数据集:
flax-sentence-embeddings/paws-jsonl
This dataset is a jsonl format for PAWS dataset from: https://github.com/google-research-datasets/paws . It only contains the PAWS-Wiki Labeled (Final) and PAWS-Wiki Labeled (Swap-only) training sections of the original PAWS dataset. Duplicates data are removed.
Each line contains a dict in the following format:
{"guid": <id>, "texts": [anchor, positive]} or
{"guid": <id>, "texts": [anchor, positive, negative]}
positives_negatives.jsonl.gz: 24,723
positives_only.jsonl.gz: 13,487
Total : 38,210
PAWS: Paraphrase Adversaries from Word Scrambling
This dataset contains 108,463 human-labeled and 656k noisily labeled pairs that feature the importance of modeling structure, context, and word order information for the problem of paraphrase identification.

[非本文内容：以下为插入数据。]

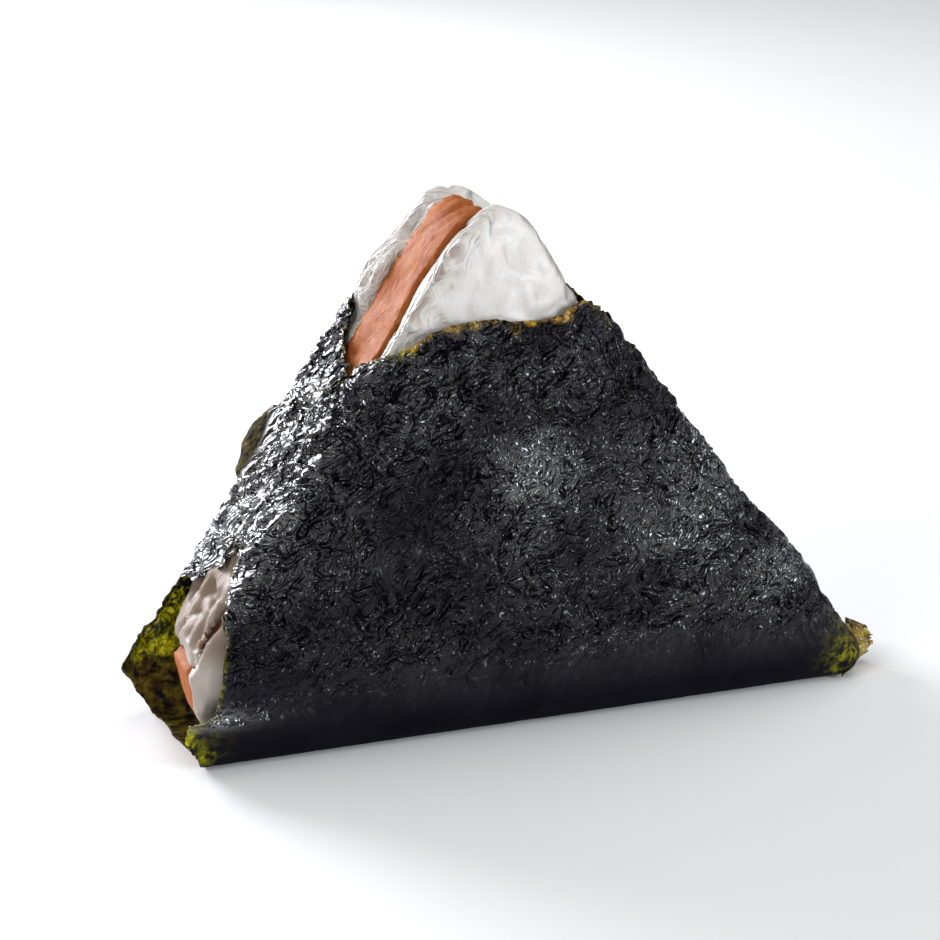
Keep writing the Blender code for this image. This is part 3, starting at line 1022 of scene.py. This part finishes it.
def grain(seed):
    """A cooked grain about 6 mm long, lying along X."""
    chance = np.random.default_rng(seed)
    around, along = 10, 8
    points, faces = [(-3.1, 0.0, 0.0)], []
    for i in range(1, along):
        t = math.pi * i / along
        for j in range(around):
            a = 2 * math.pi * j / around
            thick = math.sin(t) ** 0.75 * (1.0 + 0.12 * math.cos(t))
            points.append((-3.1 * math.cos(t), 1.42 * thick * math.cos(a), 1.2 * thick * math.sin(a)))
    points.append((3.1, 0.0, 0.0))
    for j in range(around):
        k = (j + 1) % around
        faces.append((0, 1 + k, 1 + j))
        for i in range(along - 2):
            a, b = 1 + i * around, 1 + (i + 1) * around
            faces.append((a + j, a + k, b + k, b + j))
        last = 1 + (along - 2) * around
        faces.append((last + j, last + k, len(points) - 1))
    points = np.array(points)
    points[:, 1] += chance.uniform(-0.05, 0.05) * points[:, 0] ** 2
    points[:, 2] += chance.uniform(-0.02, 0.03) * points[:, 0] ** 2
    points *= (chance.uniform(0.86, 1.04), chance.uniform(0.9, 1.1), chance.uniform(0.9, 1.1))
    obj = mesh_of("grain_" + str(seed), points, faces, {})
    bpy.context.collection.objects.unlink(obj)
    return obj


grains = bpy.data.collections.new("grains")
for number in range(5):
    grains.objects.link(grain(number))

# %% [markdown]
# Cooked rice is sticky, so a pressed layer is a crowd of grains with hardly a gap. Each layer here is a
# smaller core with real grains on it wherever it shows. Geometry nodes scatter them a set distance apart,
# lay them along the slope where the rice is combed, and spin them elsewhere.

# %% Scatter the grains with geometry nodes


def scatter_group():
    group, start, end = new_group(
        "Scatter grains", "GeometryNodeTree",
        [("Body", "NodeSocketGeometry"), ("Grains", "NodeSocketCollection"), ("Spacing", "NodeSocketFloat"),
         ("Tilt", "NodeSocketFloat"), ("Seed", "NodeSocketInt"), ("Finish", "NodeSocketMaterial")],
        [("Grains", "NodeSocketGeometry")])
    link = group.links.new
    spread = add(group, "GeometryNodeDistributePointsOnFaces", distribute_method="POISSON")
    link(start.outputs["Body"], spread.inputs["Mesh"])
    link(start.outputs["Spacing"], spread.inputs["Distance Min"])
    spread.inputs["Density Max"].default_value = 2.0e6
    link(stored(group, "bare"), spread.inputs["Density Factor"])
    link(start.outputs["Seed"], spread.inputs["Seed"])
    flat = add(group, "FunctionNodeAlignRotationToVector", axis="Z")
    link(spread.outputs["Normal"], flat.inputs["Vector"])
    along = add(group, "FunctionNodeAlignRotationToVector", axis="X", pivot_axis="Z")
    link(flat.outputs[0], along.inputs["Rotation"])
    link(stored(group, "slope", "FLOAT_VECTOR"), along.inputs["Vector"])
    held = arithmetic(group, "MULTIPLY", stored(group, "combed"), 0.9)
    loose = arithmetic(group, "SUBTRACT", 1.0, held)
    angle = arithmetic(group, "MULTIPLY", by_chance(group, -math.pi, math.pi), loose)
    tilted = arithmetic(group, "MULTIPLY", by_chance(group, -1.0, 1.0, 7), start.outputs["Tilt"])
    turn = add(group, "ShaderNodeCombineXYZ")
    link(tilted, turn.inputs["Y"])
    link(angle, turn.inputs["Z"])
    local = add(group, "FunctionNodeRotateRotation", rotation_space="LOCAL")
    link(along.outputs[0], local.inputs[0])
    link(turn.outputs[0], local.inputs[1])
    pick = add(group, "GeometryNodeCollectionInfo")
    link(start.outputs["Grains"], pick.inputs["Collection"])
    pick.inputs["Separate Children"].default_value = True
    place = add(group, "GeometryNodeInstanceOnPoints")
    link(spread.outputs["Points"], place.inputs["Points"])
    link(pick.outputs[0], place.inputs["Instance"])
    place.inputs["Pick Instance"].default_value = True
    link(local.outputs[0], place.inputs["Rotation"])
    link(by_chance(group, 0.85, 1.1, 11), place.inputs["Scale"])
    realize = add(group, "GeometryNodeRealizeInstances")
    link(place.outputs[0], realize.inputs[0])
    smooth = add(group, "GeometryNodeSetShadeSmooth")
    link(realize.outputs[0], smooth.inputs["Geometry"])
    finish = add(group, "GeometryNodeSetMaterial")
    link(smooth.outputs[0], finish.inputs[0])
    link(start.outputs["Finish"], finish.inputs["Material"])
    link(finish.outputs[0], end.inputs[0])
    return group


SCATTER = scatter_group()
print("scatter inputs:", [i.name for i in SCATTER.interface.items_tree if i.in_out == "INPUT"])

# %% [markdown]
# A mould or a palm presses the rice flat, so what reaches past the layer's outside is pushed back to it. At
# the open corner some rice laps over the fish, so there the outside takes in a little more than the layer.

# %% The outside that the rice is pressed to


def slopes(points, normals):
    """Which way the slope runs at each point, for combing the grains."""
    left = normals[:, 0] < 0
    run = np.where(left[:, None], LEFT_DOWN, RIGHT_DOWN)
    return np.column_stack((run[:, 0], np.zeros(len(points)), run[:, 1]))


def press(points, outside, sink, slack):
    """Pushes points back until they lie this deep inside a closed surface, but for a small share."""
    for i, p in enumerate(points):
        found, normal, _, _ = outside.find_nearest(Vector(p))
        over = (Vector(p) - found).dot(normal) + sink
        if over > 0:
            points[i] = p - np.array(normal) * over * (1 - slack)
    return points


def with_fish(rice, over, mark):
    """The outside of a rice layer with the fish that its rice laps over, as one closed surface to search."""
    whole = bpy.data.meshes.new("heap")
    points, faces = [], []
    for node in (rice, "salmon"):
        layer, layer_faces, normals = LAYERS[node]
        push = over * mark(layer, normals) - 0.5 if node == "salmon" else np.zeros(len(layer))
        faces += [tuple(i + len(points) for i in face) for face in layer_faces]
        points += (layer + normals * push[:, None]).tolist()
    whole.from_pydata((np.array(points) * MM).tolist(), [], faces)
    made = evened(whole, 0.6)
    corners = [v.co / MM for v in made.vertices]
    return BVHTree.FromPolygons(corners, [tuple(q.vertices) for q in made.polygons])


OUTSIDES = {
    "rice_back": with_fish("rice_back", 2.4, under_heap),
    "rice_front": with_fish("rice_front", 1.5, lap_over_fish),
}
print("outsides:", sorted(OUTSIDES))

# %% [markdown]
# Cooked grains stick together. Melting them and their core into one mesh gives the soft joints between
# them, and pressing that mesh back to the outside gives the flat places that a mould leaves. The melted
# mesh then gets the marks that the rice surface reads.

# %% Melt and press grains


def grain_bed(points, faces, normals, bare, sink, spacing, tilt, seed):
    """Grains over the bare part of a surface, sunk this deep."""
    marks = {"bare": bare, "combed": combed(points, normals)}
    bed = mesh_of("bed", points - normals * sink[:, None], faces, marks)
    slope = bed.data.attributes.new("slope", "FLOAT_VECTOR", "POINT")
    slope.data.foreach_set("vector", slopes(points, normals).ravel().astype(np.float32))
    run_nodes(bed, SCATTER, Grains=grains, Spacing=spacing * MM, Tilt=tilt, Seed=seed, Finish=RICE)
    return bed


MELT = 0.43  # smaller gaps than this between grains close up


def fused(name, parts, outside, node):
    """Melts parts into one sticky mass, and presses it back to this outside."""
    whole = bmesh.new()
    for part in parts:
        whole.from_mesh(part.data)
        bpy.data.objects.remove(part)
    mesh = bpy.data.meshes.new(name)
    whole.to_mesh(mesh)
    whole.free()
    made = evened(mesh, MELT, soften=2)
    obj = linked(name, made)
    co = press(rows_of(made.vertices, "co") / MM, outside, sink=0.10, slack=0.12)
    made.vertices.foreach_set("co", (co * MM).ravel())
    normals = rows_of(made.vertex_normals, "vector")
    left, right = slope_place(co)
    across = co[:, 1] + from_slope(co)
    down = np.where(normals[:, 0] < 0.3, left, right)
    streak = np.column_stack((down * 0.16, across, co[:, 2] * 0.05)) * MM
    made.attributes.new("streak", "FLOAT_VECTOR", "POINT").data.foreach_set("vector", streak.ravel())
    comb = combed(co, normals).astype(np.float32)
    made.attributes.new("combed", "FLOAT", "POINT").data.foreach_set("value", comb)
    # painted shade at the open corner, weaker below 13 mm
    shade = ease(-right_of_tip(co), 21.0, 27.0) * (0.55 + 0.45 * ease(co[:, 2], 13.0, 17.0))
    made.attributes.new("shade", "FLOAT", "POINT").data.foreach_set("value", shade.astype(np.float32))
    made.materials.clear()
    made.materials.append(RICE)
    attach(obj, "root")
    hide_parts(node)
    return obj


print("grains melt at", MELT, "mm")

# %% [markdown]
# The two layers of rice. The core is sunk deeper where grains lie on it and less on the pressed faces. Over
# the fish at the open corner, the core is a copy of the fish's own skin, moved out where the rice laps over
# it and cut off behind the corner, with a few more grains on the heap.

# %% Make the rice
CORNER_CUT = 17.0  # how far left of the tip the fish's cover is cut off


def corner_part(obj):
    """Keeps only what lies near the open corner, and closes the cut."""
    shape = bmesh.new()
    shape.from_mesh(obj.data)
    whole = shape.verts[:] + shape.edges[:] + shape.faces[:]
    place = ((tip[0] - CORNER_CUT) * MM, 0.0, 0.0)
    right = (1.0, 0.0, 0.0)
    cut = bmesh.ops.bisect_plane(shape, geom=whole, plane_co=place, plane_no=right, clear_outer=True)
    edges = [e for e in cut["geom_cut"] if isinstance(e, bmesh.types.BMEdge)]
    bmesh.ops.holes_fill(shape, edges=edges, sides=0)
    shape.to_mesh(obj.data)
    shape.free()
    return obj


def rice_piece(node, seed):
    """A layer of rice: its core, its grains, and what laps over the fish, melted and pressed."""
    points, faces, normals = LAYERS[node]
    flatness = np.clip((np.abs(normals[:, 1]) - 0.75) / 0.2, 0.0, 1.0)
    corner = ease(-right_of_tip(points), 26.0, 34.0)
    low = np.zeros(len(points))
    beside = np.zeros(len(points))
    if node == "rice_back":
        low = ease(-right_of_tip(points), 31.0, 35.0) * (1 - ease(points[:, 2], 12.5, 15.5))
        beside = (1 - ease(points[:, 1], 3.0, 6.0)) * ease(points[:, 2], 44.0, 50.0)
    core_sink = 0.85 - 0.42 * flatness + 1.6 * low + 0.9 * beside
    if node == "rice_front":
        core_sink = core_sink - 0.35 * corner
        core_sink -= 0.6 * corner * (1 - ease(points[:, 2], 12.0, 15.0))
    core = mesh_of("core", points - normals * core_sink[:, None], faces, {})
    foot = (right_of_tip(points) < -31.0) & (points[:, 2] < 13.0)
    bare = bare_rice(points, normals) * (low < 0.3) * ~foot
    sink = 1.05 + 0.15 * corner + 0.9 * beside
    bed = grain_bed(points, faces, normals, bare, sink, spacing=2.5, tilt=0.16, seed=seed)
    fish, fish_faces, fish_normals = LAYERS["salmon"]
    heap = under_heap(fish, fish_normals) if node == "rice_back" else lap_over_fish(fish, fish_normals)
    cover = fish + fish_normals * (0.8 * heap - 3.0 * (1 - heap))[:, None]
    parts = [core, bed, corner_part(mesh_of("cover", cover, fish_faces, {}))]
    if node == "rice_back":
        place = (heap > 0.5).astype(float)
        lift = np.full(len(fish), -0.8)
        parts.append(grain_bed(fish, fish_faces, fish_normals, place, lift, spacing=2.8, tilt=0.25, seed=5))
    return fused(node + "_grains", parts, OUTSIDES[node], node)


for piece in (rice_piece("rice_front", 2), rice_piece("rice_back", 4)):
    print(piece.name, len(piece.data.polygons), "faces")

# %% [markdown]
# Cooked salmon falls into flakes, and pressed between the rice it keeps a soft broken edge. Its layer is an
# even copy of the frame's layer, pushed in and out by the same dents and creases as the nori, with hardly
# any of the fine crinkle.

# %% Salmon


def salmon_piece():
    points, faces, _ = LAYERS["salmon"]
    slack = 0.4 + 0.6 * ease(points[:, 2], 12.0, 20.0)
    obj = mesh_of("salmon_flakes", points, faces, {"slack": slack})
    run_nodes(obj, CRUMPLE, Dents=2.2 * MM, Creases=1.2 * MM, Crinkle=0.15 * MM, Finish=SALMON)
    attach(obj, "root")
    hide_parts("salmon")
    return obj


print("salmon_flakes", len(salmon_piece().data.polygons), "faces")

# %% [markdown]
# The floor is plain white paper, wide enough to fill the camera's view.

# %% Floor


def floor_piece():
    mesh = bpy.data.meshes.new("floor")
    mesh.from_pydata([(-3, -3, 0), (3, -3, 0), (3, 3, 0), (-3, 3, 0)], [], [(0, 1, 2, 3)])
    floor = linked("floor", mesh)
    material, tree, surface, place = new_material("paper floor")
    shade = blend(tree, mottle(tree, place, 30.0, 0.0, 1.0), (0.93, 0.93, 0.93), (0.95, 0.95, 0.95))
    tree.links.new(shade, surface.inputs["Base Color"])
    surface.inputs["Roughness"].default_value = 0.8
    mesh.materials.append(material)
    return floor


print("floor:", floor_piece().name)

# %% [markdown]
# A light studio. Nori only shows its crinkles in reflected light, so each face has its own light: one
# behind on the left makes the slope sparkle, and one from the right catches the broad face. A small one from
# the left and a big one above keep the rice soft and bright.

# %% Lights


def light(name, direction, distance, size, power, colour=(1.0, 1.0, 1.0)):
    """A square area light that looks at the rice ball from this direction."""
    data = bpy.data.lights.new(name, "AREA")
    data.shape = "SQUARE"
    data.size = size
    data.energy = power
    data.color = colour
    obj = bpy.data.objects.new(name, data)
    bpy.context.collection.objects.link(obj)
    target = Vector((tip[0] * MM, 0.0, 0.035))
    toward = Vector(direction).normalized()
    obj.location = target + toward * distance
    obj.rotation_euler = toward.to_track_quat("Z", "Y").to_euler()


light("key", (-0.85, -0.40, 0.55), 0.7, 0.25, 1.4)
light("slope", (-0.43, 0.89, 0.26), 0.6, 0.30, 5.6, (0.93, 0.94, 1.0))
light("face", (0.62, -0.76, 0.24), 0.8, 0.30, 4.3, (0.87, 0.93, 1.0))
light("top", (0.1, 0.1, 1.0), 1.0, 0.9, 3.6)

world = bpy.data.worlds.new("room")
world.use_nodes = True
world.node_tree.nodes["Background"].inputs["Color"].default_value = (1.0, 1.0, 1.0, 1.0)
world.node_tree.nodes["Background"].inputs["Strength"].default_value = 0.225
bpy.context.scene.world = world
bpy.context.scene.view_settings.view_transform = "Standard"

# %% [markdown]
# The camera stands in front, to the left and a little above, so that the open corner, the broad face and the
# bare tip are all in view. A long lens keeps the triangle's sides straight and even.

# %% Camera
camera_data = bpy.data.cameras.new("camera")
camera_data.lens = 100.0
camera_data.clip_start = 0.01
camera = bpy.data.objects.new("camera", camera_data)
bpy.context.collection.objects.link(camera)
turn, rise = math.radians(-19.01), math.radians(19.5)
back = Vector((math.sin(turn) * math.cos(rise), -math.cos(turn) * math.cos(rise), math.sin(rise)))
camera.location = Vector((-7.01, 0.0, 33.18)) * MM + back * 344.7 * MM
camera.rotation_euler = back.to_track_quat("Z", "Y").to_euler()
bpy.context.scene.camera = camera
print("camera at", [round(c, 3) for c in camera.location])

The dataset has two subsets, one based on Wikipedia and the other one based on the Quora Question Pairs (QQP) dataset.
这个数据集是来自于 https://github.com/google-research-datasets/paws 的PAWS数据集的jsonl格式。它仅包含原始PAWS数据集中的PAWS-Wiki Labeled (Final)和PAWS-Wiki Labeled (Swap-only)的训练部分。重复的数据已被删除。
每行包含一个字典,格式如下:
{"guid": <id>, "texts": [anchor, positive]}
或
{"guid": <id>, "texts": [anchor, positive, negative]}
positives_negatives.jsonl.gz: 24,723
positives_only.jsonl.gz: 13,487
总共: 38,210
PAWS: Paraphrase Adversaries from Word Scrambling
本数据集包含108,463个人工标注和656,000个噪声标注的配对,强调了在解决释义识别问题时对建模结构、上下文和词序信息的重要性。数据集有两个子集,一个基于维基百科,另一个基于Quora问题配对(QQP)数据集。